From a legal perspective, a haunted house case is a form of "latent defect" case - where a buyer alleges that they did not get what they bargained for, because the seller hid some defect in the property that affects its value.  For example, if a seller knows they have a leaky basement, but cover over the evidence with drywall to sell the house, then they could be liable for that.

Of course, the idea of a ghost living in the house is not quite as straightforward an idea as finding water damage in a basement.  Which is where the plaintiff in the case of 1784773 Ont. Inc. v K-W Labour Association, 2013 ONSC 5401 ran into problems.  As the judge who initially dismissed the case said in his decision:

[17] In essence what we have is a double hearsay rumor about a ghost from a couple of people after they had consumed a few beers at a social function. There is no proof or even suggestion that a death took place in the building.

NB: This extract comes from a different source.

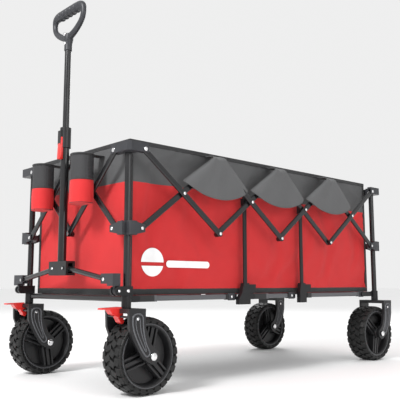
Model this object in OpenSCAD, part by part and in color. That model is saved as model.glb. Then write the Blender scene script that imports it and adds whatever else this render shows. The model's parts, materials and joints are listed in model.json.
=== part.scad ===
// Folding camp wagon. Millimetres. +X runs to the rear, +Z up, the handle is at -X, right is -Y.
// The origin lies on the ground, at the middle of the whole wagon's box.

/* [Frame] */
// Distance between front and rear post axes
post_span = 1206; // [1000:1:1450]
// Distance between right and left post axes
post_width = 538; // [440:1:650]
// Outside diameter of a post
post_d = 19; // [16:0.5:24]
// Wall of a post
post_wall = 2; // [1:0.5:3]
// Height of the top pivots
top_z = 654; // [600:1:760]
// Height of the middle pivots
mid_z = 438; // [400:1:470]
// From a post axis to the side pivots
side_inset = 30; // [28:0.5:36]
// From a post axis to the end pivots
end_inset = 35; // [32:0.5:42]

/* [Links and rivets] */
// Width of a scissor link
link_w = 18; // [14:0.5:20]
// Thickness of a scissor link
link_t = 9; // [6:0.5:9]
// Diameter of a pivot pin
pin_d = 6; // [4:0.5:7]
// Diameter of a rivet head
head_d = 12; // [9:0.5:14]
// Height of a rivet head
head_t = 1.5; // [1:0.1:1.8]
// Running clearance of a pin in its bore, on the radius
pin_gap = 0.05; // [0.02:0.01:0.1]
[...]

[18] There is no suggestion that the building is unfit for habitation as a commercial building, the purpose for which it was purchased in the first place. There is no suggestion that the purchasers intended to use the building for anything other than commercial purposes.

...

[20] There is no evidence before me as to how the plaintiff would prove the existence of a ghost.

As a result, the case was dismissed on a summary judgment motion, essentially on the basis that there was no evidence to prove that there was a haunting, and that the haunting impacted the use of the property.

Today, the Court of Appeal confirmed the dismissal of the claim in a short decision at 1784773 Ontario Inc. v. K-W Labour Association Inc., 2014 ONCA 288.  The decision does not make any broad determination as to the law of haunted houses, but simply addresses the lack of evidence in the present case.  Since there was no direct evidence of economic loss, and no direct evidence of any "strange occurrences", the appeal was dismissed.

So it is still technically possible for a haunted house case to be successful.  Practically though, it may be impossible, since a plaintiff will have to prove both that the house is actually haunted, and that the haunting is causing some form of economic loss.